DEPRESSION
If you have given up activities that gave you pleasure and were positive, including socialising with others, and have become passive and drifting, then you feel your life is empty, with fear and anguish (depression).
Demotivation from the banal things of everyday life, which become unbearable and uninteresting, also leads to changes in thinking (concentration, reasoning, memory are affected), and what we think about ourselves makes us feel negative about the future.
Being depressed is like throwing all the good things you have at home out into the street and as you look around and see your house emptying, you think to yourself: “I have nothing, I’m going to be miserable, I have no future, there’s no hope for me”.
Depression is a common illness that, if treated correctly, has a good prognosis.
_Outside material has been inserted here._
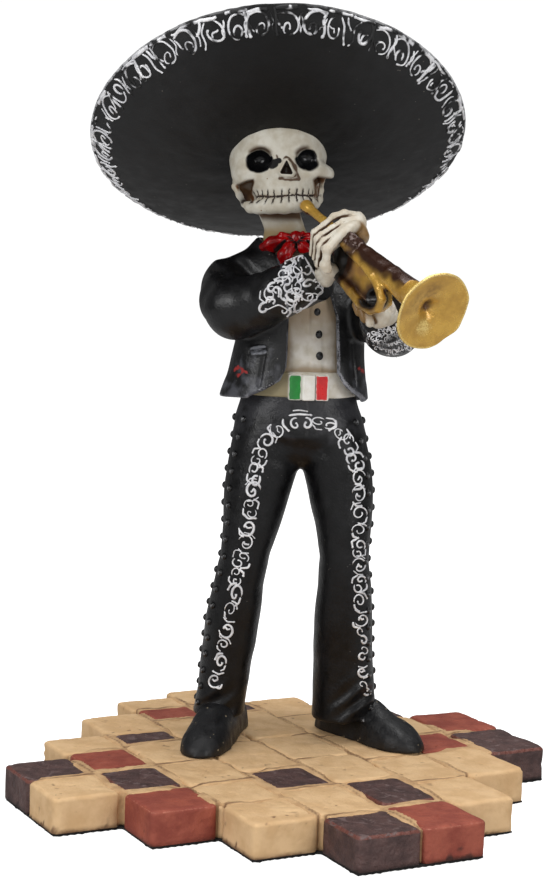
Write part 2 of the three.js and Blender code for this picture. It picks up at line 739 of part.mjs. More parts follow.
// A prism between two like outlines, capped by a strip because a crescent isn't round
function crescent({ low, high }) {
  const count = low.length;
  const half = count / 2;
  const index = [];
  for (let i = 0; i < count; i++) {
    const next = (i + 1) % count;
    index.push(i, next, count + next, i, count + next, count + i);
  }
  for (let i = 0; i < half - 1; i++) {
    const [a, b, c, d] = [i, i + 1, count - 2 - i, count - 1 - i];
    index.push(a, c, b, a, d, c);
    index.push(count + a, count + b, count + c, count + a, count + c, count + d);
  }
  return skin([...low, ...high], index);
}

function sombrero() {
  const curls = Array.from({ length: scrollCount }, (_, i) => (
    crescent(brimCurl((2 * Math.PI * (i + 0.5)) / scrollCount, i % 2 ? Math.PI / 3 : (Math.PI * 4) / 3))
  ));
  const headRoom = join([craniumBall(fitGap), upperFace(fitGap / part)]);
  return toSolid(hatBody(scrollCount)).add(join(curls)).subtract(headRoom);
}

// The object

const finish = (color, roughness, metalness = 0) => (
  new THREE.MeshStandardMaterial({ color, roughness, metalness })
);

const object = new THREE.Group();

function piece(name, solid, material) {
  const mesh = new THREE.Mesh(toGeometry(solid), material);
  mesh.name = name;
  object.add(mesh);
}

piece('felt_pad', slab(feltInset, 0, feltThickness), finish(0x14110f, 0.95));
piece('brick_base', brickBase(), finish(0xc0a06c, 0.85));
piece('skeleton_figure', skeletonFigure(), finish(0x1c1c1e, 0.55));
piece('trumpet', trumpet(), finish(0xb08a30, 0.4, 0.3));
piece('sombrero', sombrero(), finish(0x202021, 0.6));

export default object;
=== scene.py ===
# %% [markdown]
# # A painted resin skeleton musician
#
# The real object is a souvenir that is cast in resin and painted by hand. A skeleton in a short black
# jacket stands on a piece of uneven paving and plays a trumpet under a very wide sombrero. The sizes
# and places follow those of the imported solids. This script makes the looks, one piece after another, and
# each step says what the piece is on the real object and why it is made the way it is.

import bmesh
import bpy
import numpy as np
from mathutils import Matrix, Vector


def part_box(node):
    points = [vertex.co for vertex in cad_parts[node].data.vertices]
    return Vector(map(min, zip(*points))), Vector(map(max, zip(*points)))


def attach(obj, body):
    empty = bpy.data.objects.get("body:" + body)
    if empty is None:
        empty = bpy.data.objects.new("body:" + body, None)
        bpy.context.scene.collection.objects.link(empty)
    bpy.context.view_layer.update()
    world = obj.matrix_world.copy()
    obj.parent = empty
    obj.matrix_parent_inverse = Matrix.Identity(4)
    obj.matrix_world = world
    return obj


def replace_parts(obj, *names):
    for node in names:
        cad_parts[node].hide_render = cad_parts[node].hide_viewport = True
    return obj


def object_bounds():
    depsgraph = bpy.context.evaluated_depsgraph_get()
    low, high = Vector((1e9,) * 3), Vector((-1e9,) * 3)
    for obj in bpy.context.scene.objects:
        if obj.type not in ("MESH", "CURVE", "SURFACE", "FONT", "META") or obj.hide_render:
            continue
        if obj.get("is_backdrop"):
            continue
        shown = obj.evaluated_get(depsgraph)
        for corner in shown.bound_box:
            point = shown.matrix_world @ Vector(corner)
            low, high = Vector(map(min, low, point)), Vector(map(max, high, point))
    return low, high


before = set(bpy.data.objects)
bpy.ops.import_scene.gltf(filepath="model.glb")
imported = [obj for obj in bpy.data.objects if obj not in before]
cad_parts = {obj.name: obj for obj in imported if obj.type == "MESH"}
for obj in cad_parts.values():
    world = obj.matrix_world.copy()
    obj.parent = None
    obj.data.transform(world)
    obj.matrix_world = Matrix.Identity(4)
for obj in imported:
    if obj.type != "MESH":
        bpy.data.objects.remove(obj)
cad_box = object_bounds()
MM = 0.001
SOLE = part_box("skeleton_figure")[0].z / MM
print(f"the soles stand {SOLE:.1f} mm above the table")

# %% [markdown]
# ## The camera and the light
#
# The camera was fitted to the corners of the paving, so its place is known in the object's own
# millimetres. The photograph is a studio shot on white: broad soft lights left and right, a white sweep
# below, and no hard shadow. A white world would wash out the black paint, so the world is white only
# where the camera sees it and dimmer where it lights the object.

# %% The camera
CAMERA_PLACE = (-5.57, -505.1, 144.0)
CAMERA_DOWN = 5.73
CAMERA_ROLL = 1.95
FOCAL_PIXELS = 1931
PHOTO_WIDTH, PHOTO_HEIGHT = 548, 879


def turn_about(axis, degrees):
    """A turning matrix about X (0), Y (1) or Z (2), by the right-hand rule."""
    c, s = np.cos(np.radians(degrees)), np.sin(np.radians(degrees))
    matrix = np.eye(3)
    a, b = [(1, 2), (2, 0), (0, 1)][axis]
    matrix[a, a], matrix[a, b], matrix[b, a], matrix[b, b] = c, -s, s, c
    return matrix


CAMERA_TURN = turn_about(0, 90 - CAMERA_DOWN) @ turn_about(2, CAMERA_ROLL)


def make_camera():
    """The fitted camera. Its lens is the sensor's width times the focal length in pixels, over the pixels of
    the photograph's longer side."""
    data = bpy.data.cameras.new("camera")
    data.lens = data.sensor_width * FOCAL_PIXELS / PHOTO_HEIGHT
    data.clip_start, data.clip_end = 0.05, 10.0
    camera = bpy.data.objects.new("camera", data)
    bpy.context.scene.collection.objects.link(camera)
    camera.location = [value * MM for value in CAMERA_PLACE]
    camera.rotation_euler = Matrix(CAMERA_TURN.tolist()).to_euler()
    bpy.context.scene.camera = camera
    return camera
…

It requires treatment that combines the use of medication with psychotherapeutic counselling aimed at strengthening the patient’s personality and helping them to cope in a healthier way with the problems and frustrations of everyday life.
How we work with the problem of Depression:
Starting treatment with people suffering from depressive symptoms makes it essential for the family to be involved in this plan for change. Assessing strengths and weaknesses ensures that our programme is based on the positive aspects and potential of each person. Initiating change and looking at difficulties in a different way. Giving meaning to life and making it interesting, creating new challenges are the primary focus of change and of our Depression Treatment.
The physical aspect is also important, emphasising the need to increase activity in order to combat “stress hormones”, providing a feeling of greater energy, coming from the increase in cardiovascular and muscular capacity, with the supervision of a sports coach and a weekly training plan contributing to a more positive view of oneself, thus allowing the person to better understand the relationship between continued effort and the possibility of a more positive life.